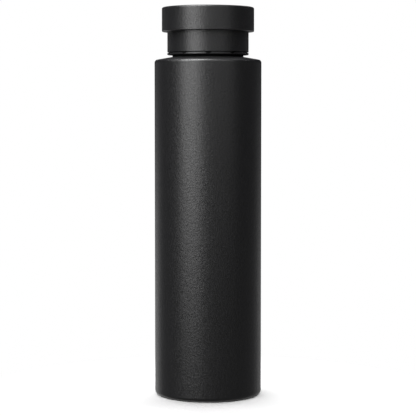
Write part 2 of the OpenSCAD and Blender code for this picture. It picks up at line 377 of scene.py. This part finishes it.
def liner_steel():
    """Electropolished stainless steel: bright, with faint rings and slow ripples from drawing."""
    material, tree, shader, place = finish("liner_steel", (0.63, 0.63, 0.62), 0.24, 1.0)
    ripple = bump(tree, shader, noise(tree, place, 14 * MM, 1.0, 0.5, (1, 1, 2)), 0.04 * MM)
    marks = noise(tree, place, 5 * MM, 3.0, 0.6, (1, 1, 25))
    bump(tree, shader, marks, 0.003 * MM, ripple)
    tree.links.new(spread(tree, marks, 0.2, 0.32), shader.inputs["Roughness"])
    return material


inner_steel = liner_steel()
w = LINER_WALL
bend = 0.4 * w
tube = turned("liner_tube", section(
    (LINER_R, liner_low.z), (LINER_R, LINER_SHOULDER_Z, LINER_BEND_R),
    (LINER_NECK_R, LINER_SHOULDER_TOP, LINER_BEND_R / 2), (LINER_NECK_R, NECK_TOP), (MOUTH_R, NECK_TOP),
    (MOUTH_R, LINER_SHOULDER_TOP - bend, LINER_BEND_R / 2 + w),
    (LINER_IN, LINER_SHOULDER_Z - bend, LINER_BEND_R - w), (LINER_IN, liner_low.z), arc_steps=12,
), "flask", inner_steel)
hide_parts("liner")

dish_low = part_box("liner_bottom")[0]
dish = turned("liner_dish", section(
    (0, dish_low.z), (LINER_R, dish_low.z, LINER_CORNER_R), (LINER_R, liner_low.z),
    (LINER_IN, liner_low.z), (LINER_IN, dish_low.z + w, LINER_CORNER_R - w), (0, dish_low.z + w),
    closed=False, arc_steps=14,
), "flask", inner_steel, closed=False)
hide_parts("liner_bottom")


# ---- Heat shield ----
# Copper foil wrapped round the liner and under its bottom, which throws heat back across the vacuum.
def copper_foil():
    """Bright copper foil, a little crinkled where it was wrapped by hand."""
    material, tree, shader, place = finish("copper_foil", (0.78, 0.38, 0.22), 0.28, 1.0)
    bump(tree, shader, noise(tree, place, 9 * MM, 4.0, 0.6), 0.3 * MM)
    tarnish = spread(tree, noise(tree, place, 12 * MM), 0, 1)
    two_colours(tree, shader, tarnish, (0.8, 0.42, 0.26), (0.68, 0.32, 0.18))
    return material


copper = copper_foil()
keep("heat_shield", copper)
keep("heat_shield_disc", copper)


# ---- Mouth rim ----
# A polished ring welded over the ends of the liner and the outer neck. It shuts the vacuum at the mouth
# and is the lip that the gasket seals on.
rim_low, rim_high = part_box("mouth_rim")
LIP_ROUNDING = 0.45 * MM


def polished_steel():
    """Stainless steel buffed almost to a mirror, with hairline scratches round the lip."""
    material, tree, shader, place = finish("polished_steel", (0.68, 0.68, 0.68), 0.1, 1.0)
    scratches = noise(tree, place, 2 * MM, 4.0, 0.7, (1, 1, 12))
    tree.links.new(spread(tree, scratches, 0.07, 0.18), shader.inputs["Roughness"])
    return material


rim = turned("mouth_lip", section(
    (MOUTH_R, rim_low.z), (NECK_R, rim_low.z), (NECK_R, rim_high.z, LIP_ROUNDING),
    (MOUTH_R, rim_high.z, LIP_ROUNDING), arc_steps=9,
), "flask", polished_steel())
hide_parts("mouth_rim")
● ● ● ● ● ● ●
_Set exercise:_
Copy out all of the data exactly, leaving nothing out.

_Exercise result:_
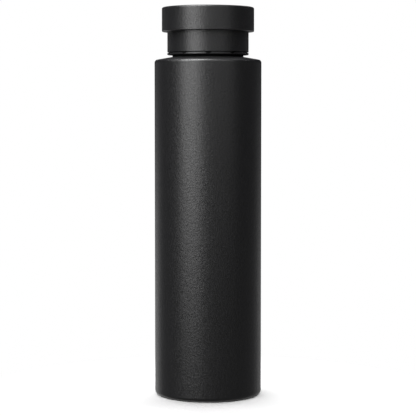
Write part 2 of the OpenSCAD and Blender code for this picture. It picks up at line 377 of scene.py. This part finishes it.
def liner_steel():
    """Electropolished stainless steel: bright, with faint rings and slow ripples from drawing."""
    material, tree, shader, place = finish("liner_steel", (0.63, 0.63, 0.62), 0.24, 1.0)
    ripple = bump(tree, shader, noise(tree, place, 14 * MM, 1.0, 0.5, (1, 1, 2)), 0.04 * MM)
    marks = noise(tree, place, 5 * MM, 3.0, 0.6, (1, 1, 25))
    bump(tree, shader, marks, 0.003 * MM, ripple)
    tree.links.new(spread(tree, marks, 0.2, 0.32), shader.inputs["Roughness"])
    return material


inner_steel = liner_steel()
w = LINER_WALL
bend = 0.4 * w
tube = turned("liner_tube", section(
    (LINER_R, liner_low.z), (LINER_R, LINER_SHOULDER_Z, LINER_BEND_R),
    (LINER_NECK_R, LINER_SHOULDER_TOP, LINER_BEND_R / 2), (LINER_NECK_R, NECK_TOP), (MOUTH_R, NECK_TOP),
    (MOUTH_R, LINER_SHOULDER_TOP - bend, LINER_BEND_R / 2 + w),
    (LINER_IN, LINER_SHOULDER_Z - bend, LINER_BEND_R - w), (LINER_IN, liner_low.z), arc_steps=12,
), "flask", inner_steel)
hide_parts("liner")

dish_low = part_box("liner_bottom")[0]
dish = turned("liner_dish", section(
    (0, dish_low.z), (LINER_R, dish_low.z, LINER_CORNER_R), (LINER_R, liner_low.z),
    (LINER_IN, liner_low.z), (LINER_IN, dish_low.z + w, LINER_CORNER_R - w), (0, dish_low.z + w),
    closed=False, arc_steps=14,
), "flask", inner_steel, closed=False)
hide_parts("liner_bottom")


# ---- Heat shield ----
# Copper foil wrapped round the liner and under its bottom, which throws heat back across the vacuum.
def copper_foil():
    """Bright copper foil, a little crinkled where it was wrapped by hand."""
    material, tree, shader, place = finish("copper_foil", (0.78, 0.38, 0.22), 0.28, 1.0)
    bump(tree, shader, noise(tree, place, 9 * MM, 4.0, 0.6), 0.3 * MM)
    tarnish = spread(tree, noise(tree, place, 12 * MM), 0, 1)
    two_colours(tree, shader, tarnish, (0.8, 0.42, 0.26), (0.68, 0.32, 0.18))
    return material


copper = copper_foil()
keep("heat_shield", copper)
keep("heat_shield_disc", copper)


# ---- Mouth rim ----
# A polished ring welded over the ends of the liner and the outer neck. It shuts the vacuum at the mouth
# and is the lip that the gasket seals on.
rim_low, rim_high = part_box("mouth_rim")
LIP_ROUNDING = 0.45 * MM


def polished_steel():
    """Stainless steel buffed almost to a mirror, with hairline scratches round the lip."""
    material, tree, shader, place = finish("polished_steel", (0.68, 0.68, 0.68), 0.1, 1.0)
    scratches = noise(tree, place, 2 * MM, 4.0, 0.7, (1, 1, 12))
    tree.links.new(spread(tree, scratches, 0.07, 0.18), shader.inputs["Roughness"])
    return material


rim = turned("mouth_lip", section(
    (MOUTH_R, rim_low.z), (NECK_R, rim_low.z), (NECK_R, rim_high.z, LIP_ROUNDING),
    (MOUTH_R, rim_high.z, LIP_ROUNDING), arc_steps=9,
), "flask", polished_steel())
hide_parts("mouth_rim")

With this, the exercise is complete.